- Born: 7 October 1964 (age 61) Münster, Germany
- Citizenship: German
- Education: University of Karlsruhe
- Occupations: Banker, business executive
- Known for: Chairman and CEO of Landesbank Baden-Württemberg bank

= Rainer Neske =

German banker and business executive

Rainer Neske (1964) is a German banker and business executive. He has been the Chief Executive Officer (CEO) of the Landesbank Baden-Württemberg (LBBW) since 2016.

== Early life and education ==
Neske studied computer science and business administration at the University of Karlsruhe and graduated in 1990.

== Career ==
=== Deutsche Bank (1990–2015) ===
Neske joined Deutsche Bank in 1990 and initially held management roles, including positions connected to the bank’s retail and business-client activities. He was a member of the bank’s Management Board from April 2009 and was responsible for the Private & Business Clients corporate division.

In 2015, Neske stepped down from his role on Deutsche Bank’s management board after disagreeing with the bank’s strategic direction, including plans affecting its retail banking set-up.

=== Landesbank Baden-Württemberg (2016–present) ===
In February 2016, Reuters and German business media reported that Neske would move to LBBW as CEO-designate and succeed Hans-Jörg Vetter.
LBBW’s supervisory board appointed him to the managing board effective July 2016, with the CEO transition effective 1 November 2016.

Coverage of his early tenure at LBBW focused on strategy and repositioning priorities. Euromoney described the bank’s strategy under the “new chief executive” and discussed its corporate and international ambitions, as well as capital-markets and fintech themes.

In 2020, regional press reported a contract extension that would keep Neske in office until 2026 and associated his tenure with pushing forward internal transformation themes such as digitisation.
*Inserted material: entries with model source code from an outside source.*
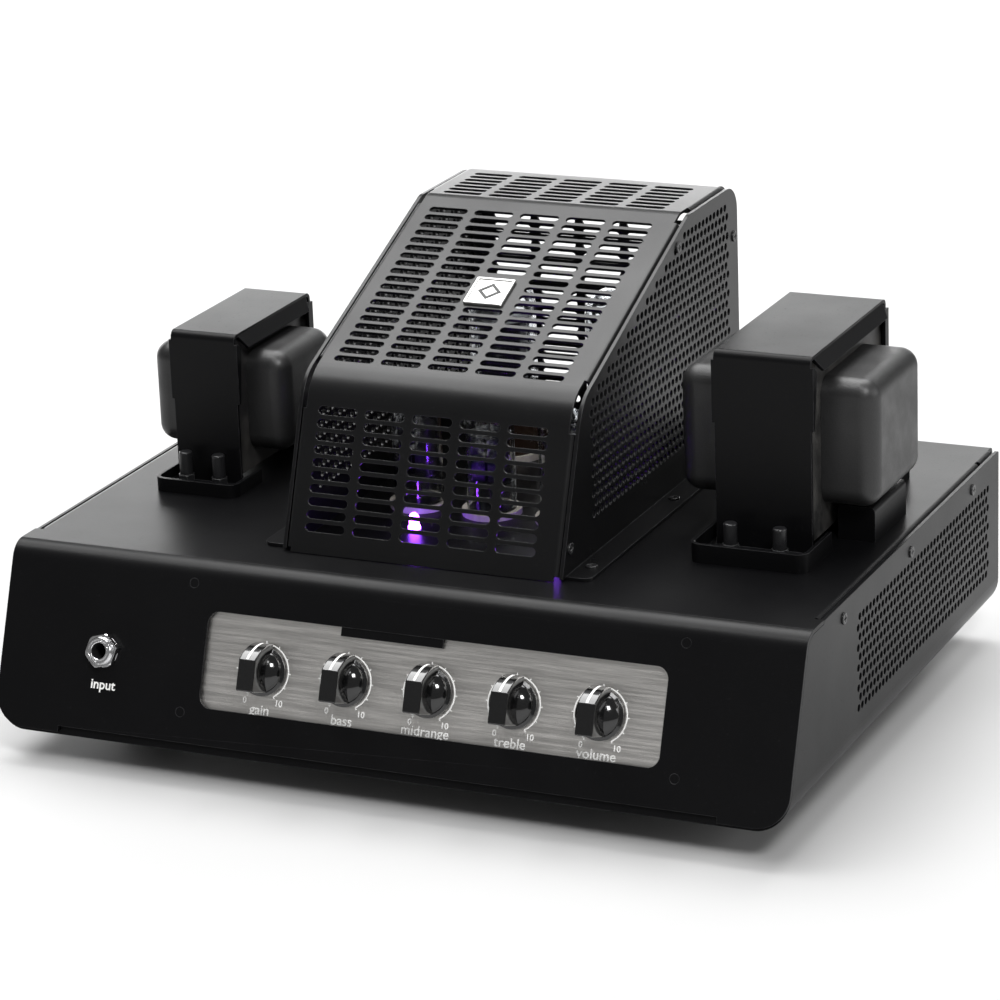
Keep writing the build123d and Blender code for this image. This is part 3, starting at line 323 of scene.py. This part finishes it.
NODE_MATERIALS = {
    CHASSIS_PAINT: ("top_cover", "front_panel", "bent_flanges", "base_tray", "rear_panel", "plate_studs"),
    CAGE_PAINT: ("cage_cover", "cage_side_left", "cage_side_right"),
    STRAP_PAINT: ("output_transformer_strap", "mains_transformer_strap", "lead_shroud"),
    SCREW_BLACK: ("chassis_screws", "cage_screws", "output_transformer_bolts", "mains_transformer_bolts"),
    BELL_PAINT: ("output_transformer_bells", "mains_transformer_bells"),
    CORE_STEEL: ("output_transformer_core", "mains_transformer_core"),
    PLATE_METAL: ("control_plate",),
    BADGE_METAL: ("badge_plate",),
    TURNED_STEEL: ("plate_nuts", "pot_nuts", "board_standoffs", "gain_shaft", "bass_shaft",
                   "midrange_shaft", "treble_shaft", "volume_shaft"),
    ANODE_METAL: ("power_valve_anodes", "small_valve_anodes"),
    CHROME: ("jack_nuts", "jack_washers"),
    ZINC: ("foot_screws",),
    KNOB_PLASTIC: ("gain_knob", "bass_knob", "midrange_knob", "treble_knob", "volume_knob"),
    MATT_PLASTIC: ("potentiometers", "input_jack", "rear_jacks", "mains_inlet", "fuse_drawer", "line_out_socket",
                   "button_housing", "ground_lift_button", "mains_switch_frame", "standby_switch_frame"),
    ROCKER_PLASTIC: ("mains_switch_rocker", "standby_switch_rocker"),
    BAKELITE: ("power_valve_bases",),
    SLEEVE: ("filter_capacitors",),
    RUBBER: ("feet",),
    BOARD: ("front_board", "main_board"),
    GLASS: ("power_valve_glass", "small_valve_glass"),
    CERAMIC: ("valve_sockets",),
}


def dress_nodes():
    for material, names in NODE_MATERIALS.items():
        for name in names:
            data = NODES[name].data
            if not data.materials:
                data.materials.append(material)
            for index in range(len(data.materials)):
                data.materials[index] = material


# ---- mesh helpers ------------------------------------------------------------------------------------
def basis(origin, right, up):
    """A matrix whose X runs right, Y runs up and Z stands out of the surface."""
    right, up = right.normalized(), up.normalized()
    out = right.cross(up)
    matrix = Matrix((right, up, out)).transposed().to_4x4()
    matrix.translation = origin
    return matrix


def finish_piece(name, mesh, body, material, smooth=False):
    mesh.materials.clear()
    mesh.materials.append(material)
    piece = bpy.data.objects.new(name, mesh)
    bpy.context.scene.collection.objects.link(piece)
    if smooth:
        for polygon in mesh.polygons:
            polygon.use_smooth = True
    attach(piece, body)
    return piece


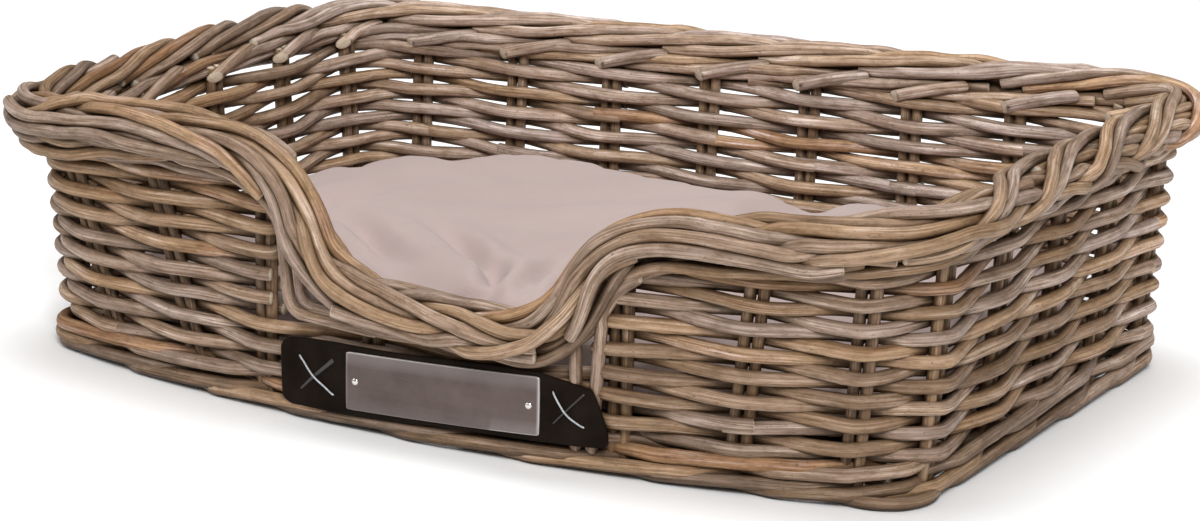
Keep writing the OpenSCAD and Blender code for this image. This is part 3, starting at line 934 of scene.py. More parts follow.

In a 2019 interview, Süddeutsche Zeitung described Neske as head of Germany’s largest Landesbank and noted his 2016 move from Deutsche Bank to the publicly owned LBBW in Stuttgart.

In July 2025, multiple outlets reported that LBBW’s supervisory board extended Neske’s contract by a further five years, through 30 June 2031; LBBW also published a press release confirming the extension.

== Other activities ==
Neske holds several external appointments. He is a member of the board of the Association of German Public Banks (VÖB).

He is a member of the advisory board of Deutsche Vermögensberatung (DVAG).
He serves on the Board of Trustees of the Fritz Thyssen Foundation and is listed as its deputy chair.
He is chairman of the Board of Trustees of Frankfurt School of Finance & Management.

He is a member of the supervisory board of Save the Children Germany.
He is chair of the Board of Trustees of the Friends of the Alte Oper Frankfurt.